◆ **Data**:

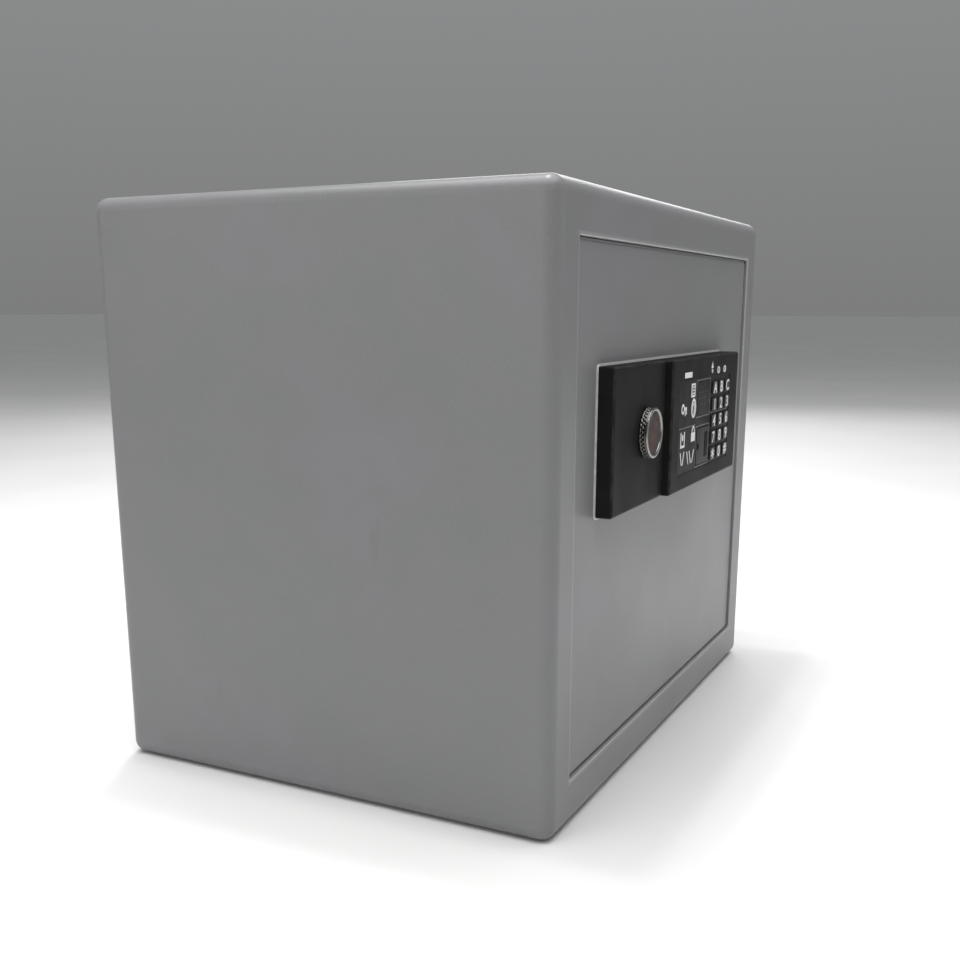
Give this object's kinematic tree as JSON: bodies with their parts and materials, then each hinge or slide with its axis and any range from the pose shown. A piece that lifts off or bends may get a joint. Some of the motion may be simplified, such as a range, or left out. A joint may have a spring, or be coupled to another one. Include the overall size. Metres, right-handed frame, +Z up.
{
  "type": "in room safe",
  "caption": "Compact steel in-room safe with rounded edges, an inset side-hinged door, sliding bolts, a round knob and a stepped electronic keypad lock.",
  "frame": {"origin": "centre of the cabinet's flat base", "axes": "+Z up, the door faces -Y, +X to the right as the door is faced"},
  "size_m": [0.404, 0.3152, 0.35],
  "materials": {
    "cabinet_coat": "satin powder coat",
    "zinc_steel": "zinc plated",
    "bright_steel": "turned",
    "screw_steel": "blackened zinc",
    "floor_felt": "needle felt",
    "case_plastic": "fine texture",
    "pale_gasket": "matte",
    "fascia_film": "satin film",
    "dark_window": "glossy",
    "board_black": "matte",
    "light_lens": "clear lens",
    "silicone": "matte",
    "board_green": "solder mask",
    "brass_bush": "turned",
    "coil_tape": "tape wrap",
    "cell_sleeve": "printed sleeve",
    "contact_metal": "nickel plated",
    "button_red": "moulded",
    "cable_film": "ribbon",
    "knob_chrome": "satin chrome",
    "knob_face": "dull paint",
    "bolt_chrome": "polished",
    "key_plastic": "moulded"
  },
  "bodies": {
    "cabinet": {"body_shell": "cabinet_coat", "door_frame": "cabinet_coat", "hinge_brackets": "zinc_steel", "hinge_pins": "bright_steel", "shelf": "cabinet_coat", "shelf_pegs": "zinc_steel", "floor_mat": "floor_felt"},
    "door": {"door_panel": "cabinet_coat", "hinge_blocks": "zinc_steel", "lock_chassis": "cabinet_coat", "lock_cover": "cabinet_coat", "cover_screws": "screw_steel", "case_screws": "screw_steel", "knob_housing": "case_plastic", "keypad_housing": "case_plastic", "case_gasket": "pale_gasket", "keypad_fascia": "fascia_film", "display_window": "dark_window", "display_module": "board_black", "indicator_lights": "light_lens", "keypad_membrane": "silicone", "circuit_board": "board_green", "spindle_bush": "brass_bush", "solenoid_frame": "zinc_steel", "solenoid_coil": "coil_tape", "lock_barrel": "brass_bush", "battery_holder": "case_plastic", "batteries": "cell_sleeve", "battery_contacts": "contact_metal", "reset_switch": "board_black", "flat_cable": "cable_film"},
    "knob": {"knob_ring": "knob_chrome", "knob_cap": "knob_face", "knob_spindle": "bright_steel", "knob_cam": "zinc_steel"},
    "bolt_work": {"bolt_carrier": "zinc_steel", "locking_bolts": "bolt_chrome", "bolt_nuts": "zinc_steel"},
    "plunger": {"solenoid_plunger": "bright_steel"},
    "emergency_plug": {"lock_plug": "brass_bush", "lock_tail": "zinc_steel"},
    "emergency_cover": {"emergency_cover": "dark_window"},
    "battery_cover": {"battery_cover": "case_plastic"},
    "reset_button": {"reset_button": "button_red"},
    "key_01": {"key_01": "key_plastic"},
    "key_02": {"key_02": "key_plastic"},
    "key_03": {"key_03": "key_plastic"},
    "key_04": {"key_04": "key_plastic"},
    "key_05": {"key_05": "key_plastic"},
    "key_06": {"key_06": "key_plastic"},
    "key_07": {"key_07": "key_plastic"},
    "key_08": {"key_08": "key_plastic"},
    "key_09": {"key_09": "key_plastic"},
    "key_10": {"key_10": "key_plastic"},
    "key_11": {"key_11": "key_plastic"},
    "key_12": {"key_12": "key_plastic"},
    "key_13": {"key_13": "key_plastic"},
    "key_14": {"key_14": "key_plastic"},
    "key_15": {"key_15": "key_plastic"}
  },
  "joints": [
    {"name": "door_hinge", "type": "hinge", "parent": "cabinet", "child": "door", "pos_m": [0.1616, -0.1415, 0.175], "axis": [0, 0, 1], "range_deg": [0, 105]},
    {"name": "bolt_slide", "type": "slide", "parent": "door", "child": "bolt_work", "axis": [-1, 0, 0], "range_m": [0, 0.02]},
    {"name": "knob_turn", "type": "hinge", "parent": "door", "child": "knob", "pos_m": [-0.085, -0.16, 0.215], "axis": [0, -1, 0], "range_deg": [0, 90]},
    {"name": "plunger_slide", "type": "slide", "parent": "door", "child": "plunger", "axis": [0, 0, 1], "range_m": [0, 0.006]},
    {"name": "emergency_turn", "type": "hinge", "parent": "door", "child": "emergency_plug", "pos_m": [0.0195, -0.14, 0.1968], "axis": [0, -1, 0], "range_deg": [0, 90]},
    {"name": "emergency_cover_pull", "type": "slide", "parent": "door", "child": "emergency_cover", "axis": [0, -1, 0], "range_m": [0, 0.012]},
    {"name": "battery_cover_lift", "type": "slide", "parent": "door", "child": "battery_cover", "axis": [0, 1, 0], "range_m": [0, 0.02]},
    {"name": "reset_press", "type": "slide", "parent": "door", "child": "reset_button", "axis": [0, -1, 0], "range_m": [0, 0.0015], "stiffness_N_per_m": 250},
    {"name": "key_01_press", "type": "slide", "parent": "door", "child": "key_01", "axis": [0, 1, 0], "range_m": [0, 0.001], "stiffness_N_per_m": 250},
    {"name": "key_02_press", "type": "slide", "parent": "door", "child": "key_02", "axis": [0, 1, 0], "range_m": [0, 0.001], "stiffness_N_per_m": 250},
    {"name": "key_03_press", "type": "slide", "parent": "door", "child": "key_03", "axis": [0, 1, 0], "range_m": [0, 0.001], "stiffness_N_per_m": 250},
    {"name": "key_04_press", "type": "slide", "parent": "door", "child": "key_04", "axis": [0, 1, 0], "range_m": [0, 0.001], "stiffness_N_per_m": 250},
    {"name": "key_05_press", "type": "slide", "parent": "door", "child": "key_05", "axis": [0, 1, 0], "range_m": [0, 0.001], "stiffness_N_per_m": 250},
    {"name": "key_06_press", "type": "slide", "parent": "door", "child": "key_06", "axis": [0, 1, 0], "range_m": [0, 0.001], "stiffness_N_per_m": 250},
    {"name": "key_07_press", "type": "slide", "parent": "door", "child": "key_07", "axis": [0, 1, 0], "range_m": [0, 0.001], "stiffness_N_per_m": 250},
    {"name": "key_08_press", "type": "slide", "parent": "door", "child": "key_08", "axis": [0, 1, 0], "range_m": [0, 0.001], "stiffness_N_per_m": 250},
    {"name": "key_09_press", "type": "slide", "parent": "door", "child": "key_09", "axis": [0, 1, 0], "range_m": [0, 0.001], "stiffness_N_per_m": 250},
    {"name": "key_10_press", "type": "slide", "parent": "door", "child": "key_10", "axis": [0, 1, 0], "range_m": [0, 0.001], "stiffness_N_per_m": 250},
    {"name": "key_11_press", "type": "slide", "parent": "door", "child": "key_11", "axis": [0, 1, 0], "range_m": [0, 0.001], "stiffness_N_per_m": 250},
    {"name": "key_12_press", "type": "slide", "parent": "door", "child": "key_12", "axis": [0, 1, 0], "range_m": [0, 0.001], "stiffness_N_per_m": 250},
    {"name": "key_13_press", "type": "slide", "parent": "door", "child": "key_13", "axis": [0, 1, 0], "range_m": [0, 0.001], "stiffness_N_per_m": 250},
    {"name": "key_14_press", "type": "slide", "parent": "door", "child": "key_14", "axis": [0, 1, 0], "range_m": [0, 0.001], "stiffness_N_per_m": 250},
    {"name": "key_15_press", "type": "slide", "parent": "door", "child": "key_15", "axis": [0, 1, 0], "range_m": [0, 0.001], "stiffness_N_per_m": 250}
  ],
  "couplings": [
    {"joint": "knob_turn", "follows": "bolt_slide", "rad_per_m": 78.54}
  ]
}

◆ **Task requirements**: From the data above, work out how many lines contain the string "bodies" and reply with only the number.

◆ **Task result**: 2